The New VA Health Plan Is Second Life
theodp writes "Remember when Catbert informed Dilbert that the new company health plan is Google? In another case of life imitating Dilbert, combat veterans with post-traumatic stress disorder are being provided with a US Army-sponsored virtual world in Second Life (slideshow) to help deal with their condition. Developed by USC's Institute for Creative Technologies, it is hoped that the veterans-only virtual world Coming Home and its planned activities will promote conversations that can help reduce PTSD. The Avatar will see you now, Sergeant."
I work in the military as a health care provider.
One of the biggest problems for military specific PTSD patients is the feeling that no one around them understands. And in most cases, they are right. No one really does understand, nor could they.
Once someone is medically retired they lose the connection of having buddies around them who've been through the same or at least similar experiences. There aren't many people in civilian life to connect with.
I think using a Second Life style interface for soldiers and veterans (especially veterans for the reasons I've mentioned above) is a great idea. It provides an opportunity for people to connect with others who have similar experiences. I think it would probably be even more effective to have a game where people are actually doing something rather than just sitting around talking to each other; many veterans will reject something like this as just another "group therapy" session.
Now a PTSD only Halo server or something would be great. You could even have separate servers for guys blown up in Iraq, Afghanistan, etc.
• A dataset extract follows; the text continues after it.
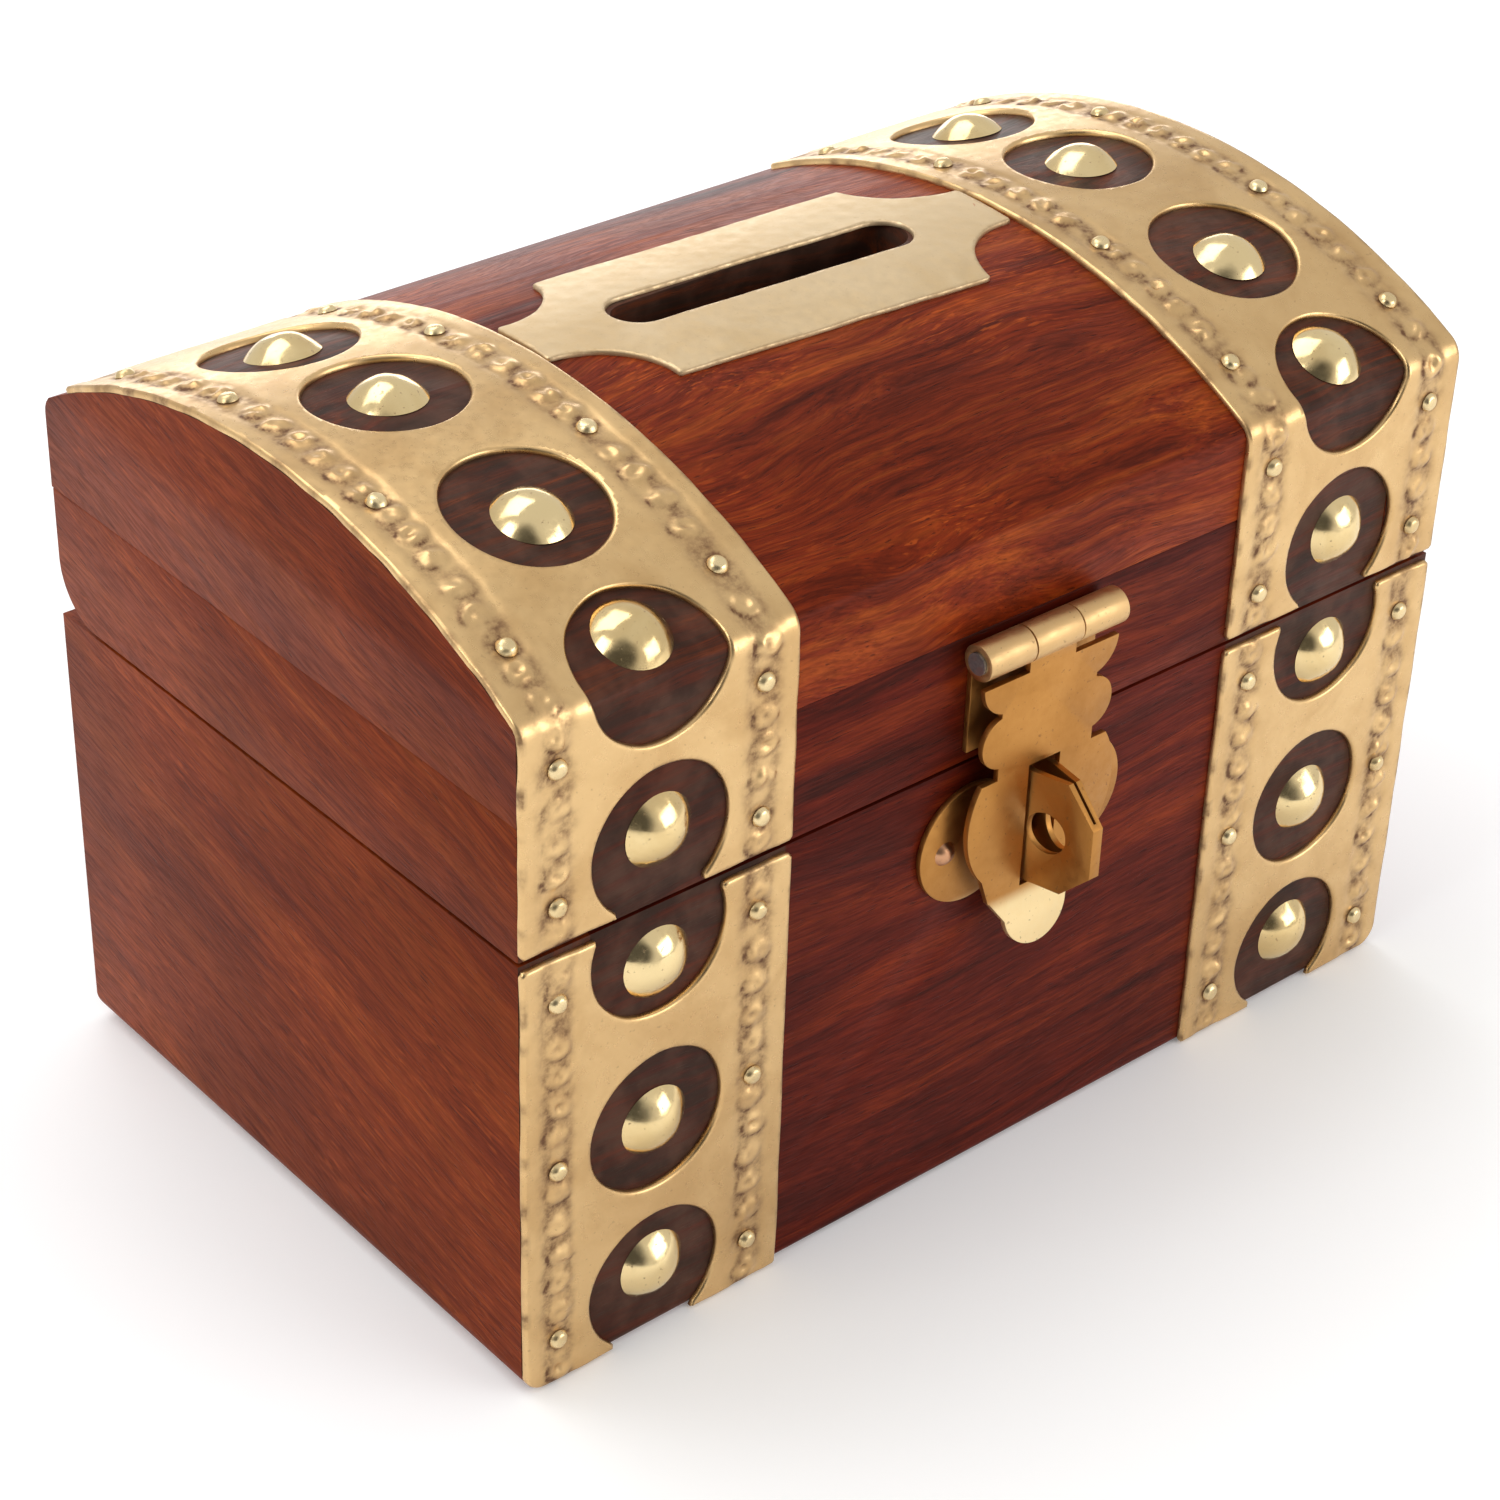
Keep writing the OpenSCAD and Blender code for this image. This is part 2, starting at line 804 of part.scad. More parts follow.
module staple() {
    color(brass_antique) difference() {
        intersection() {
            union() {
                translate([hasp_x, hasp_leaf_y, 0]) along_x(-staple_half_w, staple_half_w)
                    polygon([for (p = staple_outline) [-p[0], p[1]]]);
                translate([hasp_x - staple_half_w, hasp_leaf_y - past, tang_low])
                    cube([2 * staple_half_w, past + hasp_t + tang_l, tang_high - tang_low]);
            }
            staple_plan(staple_fold);
        }
        staple_plan(staple_hollow);
        translate([hasp_x, 0, 0])
            cross_rod(padlock_r, 2 * staple_half_w + 2 * past, hasp_leaf_y - padlock_out, staple_z);
    }
}

module staple_plate_rivets() {
    color(copper) at_rivets() domed_pin(rivet_head_r, pin_head_h, rivet_shank_r, rivet_l);
}

// ---------- rear hinges ----------

module hinge_mortise(side, z, h) {
    side_gap = 0.1;
    translate([side * hinge_x - hinge_l / 2 - side_gap, leaf_in_y - side_gap, z])
        cube([hinge_l + 2 * side_gap, wall_t, h]);
}

module hinge_barrel_pocket(side) {
    room = knuckle_r + 0.15;
    translate([side * hinge_x - hinge_l / 2 - 0.5, hinge_y - room, seam_z - room])
        cube([hinge_l + 1, wall_t, wall_t]);
}

module hinge_pin_rod(side, r, l) {
    translate([side * hinge_x, 0, 0]) cross_rod(r, l, hinge_y, seam_z);
}

// Knuckles of a rear hinge between the listed ends, measured from its middle.
module hinge_knuckles(side, spans) {
    for (span = spans)
        translate([side * hinge_x + (span[0] + span[1]) / 2, 0, 0])
            cross_rod(knuckle_r, span[1] - span[0], hinge_y, seam_z);
}

module hinge_leaf_sheet(side, z) {
    translate([side * hinge_x - hinge_l / 2, leaf_in_y, z])
        cube([hinge_l, hinge_y - leaf_in_y, leaf_t]);
}

// Cuts a leaf back beside the other leaf's knuckles, between the listed ends.
module hinge_knuckle_room(side, spans) {
    for (span = spans)
        translate([side * hinge_x + span[0], leaf_cut_y, seam_z - wall_t])
            cube([span[1] - span[0], wall_t, 2 * wall_t]);
}

module hinge_box_leaf(side) {
    half = hinge_l / 2;
    inner = hinge_third / 2;
    color(brass_antique) difference() {
        union() {
            difference() {
                hinge_leaf_sheet(side, box_top - leaf_t);
                hinge_knuckle_room(side, [[-inner, inner]]);
            }
            hinge_knuckles(side, [[-half, -inner], [inner, half]]);
        }
        hinge_pin_rod(side, hinge_pin_r, hinge_l + 2 * past);
        box_screws(side);
    }
}

module hinge_lid_leaf(side) {
    half = hinge_l / 2 + past;
    inner = hinge_third / 2 - knuckle_gap;
    color(brass_antique) difference() {
        union() {
            difference() {
                hinge_leaf_sheet(side, lid_low);
                hinge_knuckle_room(side, [[-half, -inner], [inner, half]]);
            }
            hinge_knuckles(side, [[-inner, inner]]);
        }
        hinge_pin_rod(side, hinge_pin_r + turn_gap, hinge_l + 2 * past);
        lid_screws(side);
    }
}

module hinge_pin(side) {
    color(steel_grey) hinge_pin_rod(side, hinge_pin_r, hinge_l + 0.4);
}

module hinge_left_box_leaf() {
    hinge_box_leaf(-1);
}

module hinge_left_lid_leaf() {
    hinge_lid_leaf(-1);
}

module hinge_left_pin() {
    hinge_pin(-1);
}

module hinge_right_box_leaf() {
    hinge_box_leaf(1);
}

module hinge_right_lid_leaf() {
    hinge_lid_leaf(1);
}

module hinge_right_pin() {
    hinge_pin(1);
}

module hinge_box_screws() {
    color(steel_grey) for (side = sides) box_screws(side);
}

module hinge_lid_screws() {
    color(steel_grey) for (side = sides) lid_screws(side);
}

box_front_panel();
box_back_panel();
box_left_panel();
box_right_panel();
box_base_panel();
box_base_brads();
lid_front_rail();
lid_back_rail();
lid_left_rail();
lid_right_rail();
lid_top_panel();
slot_plate();
slot_plate_pins();
lid_strap_left();
lid_strap_right();
box_strap_left();
box_strap_right();
lid_dome_nails();
box_dome_nails();
lid_strap_pins();
box_strap_pins();
hasp_leaf();
hasp_leaf_nails();
hasp_hinge_pin();
hasp_plate();
staple_plate();
staple();
staple_plate_rivets();
hinge_left_box_leaf();
hinge_left_lid_leaf();
hinge_left_pin();
hinge_right_box_leaf();
hinge_right_lid_leaf();
hinge_right_pin();
hinge_box_screws();
hinge_lid_screws();
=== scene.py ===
"""Looks of a small domed wooden donation box with brass strapping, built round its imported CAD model.

Shapes are worked out in millimetres, in the frame of the CAD model, and written to meshes in metres.
"""

import collections
import json
import math

import bmesh
import bpy
import numpy as np
from mathutils import Matrix, Vector

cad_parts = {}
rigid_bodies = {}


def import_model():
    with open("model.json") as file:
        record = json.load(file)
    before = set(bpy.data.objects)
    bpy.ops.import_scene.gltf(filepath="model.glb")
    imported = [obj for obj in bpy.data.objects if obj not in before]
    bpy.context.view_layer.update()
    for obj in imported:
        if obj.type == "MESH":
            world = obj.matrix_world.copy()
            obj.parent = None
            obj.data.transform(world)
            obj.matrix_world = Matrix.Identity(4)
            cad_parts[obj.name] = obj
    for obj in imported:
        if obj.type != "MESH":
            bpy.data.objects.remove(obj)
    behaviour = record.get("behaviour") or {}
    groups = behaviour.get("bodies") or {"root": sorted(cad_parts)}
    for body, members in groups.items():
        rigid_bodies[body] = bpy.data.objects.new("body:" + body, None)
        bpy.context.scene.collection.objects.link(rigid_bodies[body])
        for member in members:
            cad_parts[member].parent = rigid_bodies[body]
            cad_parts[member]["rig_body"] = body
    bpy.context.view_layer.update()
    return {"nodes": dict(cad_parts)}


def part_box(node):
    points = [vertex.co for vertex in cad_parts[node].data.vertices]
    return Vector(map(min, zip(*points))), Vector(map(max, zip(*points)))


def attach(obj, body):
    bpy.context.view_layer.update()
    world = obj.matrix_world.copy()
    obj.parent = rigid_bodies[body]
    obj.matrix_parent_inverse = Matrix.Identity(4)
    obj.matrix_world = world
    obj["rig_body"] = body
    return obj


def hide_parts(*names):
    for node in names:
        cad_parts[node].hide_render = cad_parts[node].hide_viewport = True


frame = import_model()
MM = 0.001


# ---------- dimensions read from the frame, in millimetres ----------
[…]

You could have an "I hate MRAPs but I still have my legs" server. The possibilities are endless. If you allowed the soldiers/vets to make their own designations they would probably scandalize those who've never been in the military :-).
"He's more machine now than man, twisted and evil."
I've been following a lot of similar stories recently and I don't understand why agencies and institutions wouldn't build on an opensource infrastructure that they can control (e.g., something like openlife)
Linden Labs has experience and resources.
Linden Labs clients include:
British Petroleum
Wells Fargo
NOAA
The government of Ontario
Naval Undersea Warfare Center
CIGNA
Kraft
Unilever
Disney
Northrop Grumman
Kelly Services
Cisco
IBM
Intel
Microsoft
Toshiba
British Telecom
Nokia
Second Life Work
Openlife is in beta and looks it.
Because opensim is unprofessional.
Quality-wise, the existent grids run very badly, with very common crashes, asset loss, bad performance, region crossing issues...
Development is unprofessional. The developers pulled an april fools day prank that caught by suprise several companies depending on their work. It wasn't an april fools day checkin either, but a change prepared weeks in advance, set to trigger on April 1. Which made it seriously hard to figure out what was going on.
Then there are the rumors about the developers keeping certain functionality intentionally broken, to make sure the project is hard to use seriously for free.
As much as I like Open Source, the fact is that at the time, Linden Labs has a much better infrastructure, better code, and a much better team to support it.
Did you read the link you posted? The prank was in the SVN branch only, only the developers should be using it. Certainly no one should show it to clients/investors.